Amgueddfa Cymru - National Museum Wales and The Saving Treasures; Telling Stories Project have teamed up with the University of South Wales and students on the journalism course.
Working in the Archaeology and Communications departments, using their media and journalistic knowledge, the students will be bringing to life significant archaeological discoveries and telling the stories behind the items and the people who found them. There will be a series of two week work placements from a variety of students.
Here’s what our most recent students had to say about their time working on Saving Treasures; Telling Stories:
Our experience working on Saving Treasures; Telling Stories Project
Coming from a journalism background we were anticipating our placement with the Saving Treasures; Telling Stories project and had a lot of questions of what to expect.
What is Archaeology?
What do Archaeologists do?
And what is the Saving Treasures Project?
On our first day Rhianydd, Mark, Adam and the rest of the team were more than welcoming which is always reassuring when on a work placement. They spent the day showing us some mesmerising objects found during archaeological excavations or by metal detectorists and then teaching us everything we needed to know (which wasn’t easy as there are a lot to remember!) It was fascinating for us to begin to understand objects dating back thousands of years ago and their significance to our lives at present.
Here is where the fun started.
What we did
The rest of our first week we travelled around South Wales to places such as Swansea and Brecon to start recording our interviews about some of the most recently discovered objects.
It was a gloomy and rainy Tuesday but nevertheless we travelled to Brecon to meet with Nigel Blackamore and the team at Brecknock Museum (they even gave us biscuits!) who let us spend the day interviewing in their library.

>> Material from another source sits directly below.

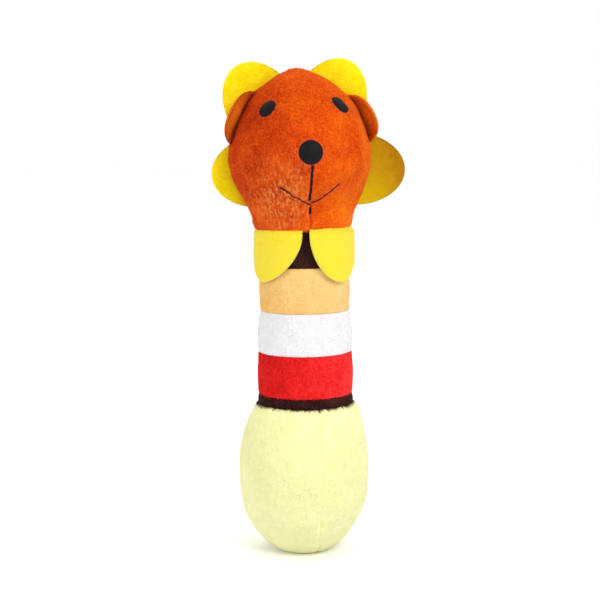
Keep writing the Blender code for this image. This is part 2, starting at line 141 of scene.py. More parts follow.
lamp("key_lamp", (0.50, -0.80, 0.75), (0, 0, 0.14), 0.5, 5.0)
lamp("fill_lamp", (-0.8, -0.6, 0.45), (0, 0, 0.12), 0.7, 1.8)
lamp("back_lamp", (0.1, 0.9, 0.9), (0, 0, 0.14), 0.6, 2.0)

# %% Camera
CAMERA_DISTANCE, CAMERA_HEIGHT, CAMERA_AZIMUTH = 0.6, 0.1938, math.radians(-7.5)
CAMERA_TARGET, CAMERA_ROLL, CAMERA_LENS = 0.1234, math.radians(0.5), 74.4

camera = bpy.data.objects.new("camera", bpy.data.cameras.new("camera"))
camera.data.lens = CAMERA_LENS
camera.data.shift_x = -0.0037
camera.data.clip_start = 0.02
across, along = math.sin(CAMERA_AZIMUTH), -math.cos(CAMERA_AZIMUTH)
camera.location = (across * CAMERA_DISTANCE, along * CAMERA_DISTANCE, CAMERA_HEIGHT)
aim = (Vector((0, 0, CAMERA_TARGET)) - camera.location).to_track_quat("-Z", "Y").to_matrix().to_4x4()
camera.rotation_euler = (aim @ Matrix.Rotation(-CAMERA_ROLL, 4, "Z")).to_euler()
bpy.context.scene.collection.objects.link(camera)
bpy.context.scene.camera = camera
print("camera stands at", [round(c, 3) for c in camera.location])

# %% [markdown]
# ## Shader maths as Python
# Node trees are easier to read as sums than as wires. `Knot` wraps one output socket, and its operators add
# the Math nodes, so `1 - mask * 0.5` builds the three nodes it names. Colours go through Mix, because a Math
# node would turn them grey.

# %% A socket that can be added up
class Knot:
    """One output socket of a material's nodes, with arithmetic."""

    def __init__(self, tree, socket):
        self.tree, self.socket = tree, socket

    def maths(self, operation, *others):
        return self.node("ShaderNodeMath", {"operation": operation}, [self, *others])

    def node(self, kind, settings, inputs, output=0):
        """Any node: its settings are set first, then each input is given a value or a link."""
        made = self.tree.nodes.new(kind)
        for key, value in settings.items():
            setattr(made, key, value)
        pairs = inputs.items() if isinstance(inputs, dict) else enumerate(inputs)
        for key, value in pairs:
            if isinstance(value, Knot):
                self.tree.links.new(value.socket, made.inputs[key])
            else:
                made.inputs[key].default_value = value
        return Knot(self.tree, made.outputs[output])

    def ramp(self, *stops):
        """A colour ramp over this value, from (position, colour) stops."""
        made = self.tree.nodes.new("ShaderNodeValToRGB")
        elements = made.color_ramp.elements
        while len(elements) < len(stops):
            elements.new(1.0)
        for element, (position, colour) in zip(elements, stops):
            element.position, element.color = position, (*colour, 1)
        self.tree.links.new(self.socket, made.inputs[0])
        return Knot(self.tree, made.outputs[0])

    def between(self, low, high):
        """0 at low and 1 at high, eased."""
        settings = {"interpolation_type": "SMOOTHSTEP"}
        return self.node("ShaderNodeMapRange", settings, [self, low, high, 0.0, 1.0])

    def mixed(self, first, second):
        """A colour that goes from first to second with this value."""
        settings = {"data_type": "RGBA"}
        colours = [(*c, 1) if isinstance(c, tuple) else c for c in (first, second)]
        return self.node("ShaderNodeMix", settings, {0: self, 6: colours[0], 7: colours[1]}, 2)

    def __add__(self, other):
        return self.maths("ADD", other)

    def __mul__(self, other):
        return self.maths("MULTIPLY", other)

    def __sub__(self, other):
        return self.maths("SUBTRACT", other)

    def __rsub__(self, other):
        return self.node("ShaderNodeMath", {"operation": "SUBTRACT"}, [other, self])

    __radd__, __rmul__ = __add__, __mul__


FINISHES = {}


def new_material(name):
    """An empty Principled material, its shader, and a Knot on its Object coordinates in millimetres."""
    made = FINISHES[name] = bpy.data.materials.new(f"{name}_finish")
    made.use_nodes = True
    tree = made.node_tree
    start = Knot(tree, None)
    place = start.node("ShaderNodeTexCoord", {}, [], "Object")
    place = place.node("ShaderNodeVectorMath", {"operation": "SCALE"}, {0: place, "Scale": 1 / MM})
    return made, tree.nodes["Principled BSDF"], place


def noise_at(place, scale, detail=2.0, stretch=(1, 1, 1), roughness=0.5):
    """Noise over a place in millimetres: scale is cycles per millimetre before stretching."""
    if stretch != (1, 1, 1):
        place = place.node("ShaderNodeVectorMath", {"operation": "MULTIPLY"}, [place, stretch])
    inputs = {"Vector": place, "Scale": scale, "Detail": detail, "Roughness": roughness}
    return place.node("ShaderNodeTexNoise", {}, inputs)


def attribute(place, name):
    """A number stored on the mesh's points."""
    return place.node("ShaderNodeAttribute", {"attribute_name": name}, [], "Fac")


def connect(value, shader, socket):
    value.tree.links.new(value.socket, shader.inputs[socket])


def bumped(height, distance, strength=1.0):
    """A Bump node over a height, as deep as distance in millimetres."""
    inputs = {"Strength": strength, "Distance": distance * MM, "Height": height}
    return height.node("ShaderNodeBump", {}, inputs)


print("shader helpers ready")

# %% [markdown]
# ## Plush
# Plush is a knitted ground with a short, dense pile. The pile is not one colour: its roots are dark because
# light hardly reaches them, its tips are pale, and wherever it has been stroked another way it shows a
# lighter or darker patch. The pile itself is geometry here. The material says how a tuft is coloured from
# root to tip, where the patches lie, and where the nap was pressed flat beside embroidery. It also paints
# light and shade: the darker roots are painted shade, some places are lightened or darkened with painted
# light, and the ears' hollows get painted shade.

# %% Plush material
PLUSH = {
    "pale_yellow_plush": ((0.84, 0.82, 0.36), (0.90, 0.89, 0.45), (0.95, 0.94, 0.54)),
    "brown_plush": ((0.010, 0.003, 0.003), (0.030, 0.009, 0.008), (0.085, 0.028, 0.018)),
    "red_plush": ((0.50, 0.008, 0.008), (0.76, 0.016, 0.016), (0.90, 0.050, 0.050)),
    "white_plush": ((0.74, 0.71, 0.74), (0.80, 0.775, 0.795), (0.85, 0.83, 0.85)),
    "apricot_plush": ((0.78, 0.42, 0.12), (0.86, 0.55, 0.20), (0.90, 0.64, 0.30)),
    "orange_plush": ((0.42, 0.022, 0.002), (0.72, 0.075, 0.004), (0.92, 0.20, 0.006)),
}
PRESSED_NAP = (0.46, 0.11, 0.06)
COARSE_FIBRE = (0.84, 0.33, 0.085)
# The colour of the painted shade in an ear's hollow.
EAR_PIT_SHADE = (0.12, 0.010, 0.004)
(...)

We interviewed a local metal detectorist as well as a married couple who, over forty years ago, found a dagger in Swansea Bay and have kept it ever since for good luck and as a symbol of their relationship. An earlier blog about the Swansea Bay dagger can be found here.
We also spoke to Nigel about the Portable Antiquities Scheme and the future of museums; as a journalist it’s all about telling stories and getting important information to the public.
Roqib also had the chance of fulfilling a lifetime dream of holding a metal detector. (He was really excited).
Putting our journalism skills to work
On the Wednesday we went to Swansea Museum to meet with Emma Williams and Phil Treseder about Swansea’s involvement with the Saving Treasures Project and what their aims are for the future of Swansea Museum. We also interviewed collector Geoff Archer, who recently found a very rare Bronze Age mould for making axe heads.
To spend the week interviewing people who are so passionate about preserving the archaeology and heritage of South Wales for future generations, in whatever form they can, was an honour and a privilege and certainly put our journalistic interview techniques to the test.
Over the following week we were able to edit the interviews and write our articles with the overlooking expertise of Catrin Taylor and the Communications department; again linking in our journalism skills to help tell the stories of the people and objects.
A thank you from us
We’ve had a wonderful and insightful two weeks and we’ve met some incredible people during this time. The support we’ve received to create the best possible content has been outstanding and we now know what archaeology is, what an archaeologist does and what the Saving Treasures Project is!
We can’t wait to continue to work closely with the Saving Treasures, Telling Stories project and follow its success until 2019. Thank you to everyone who we have met and worked with!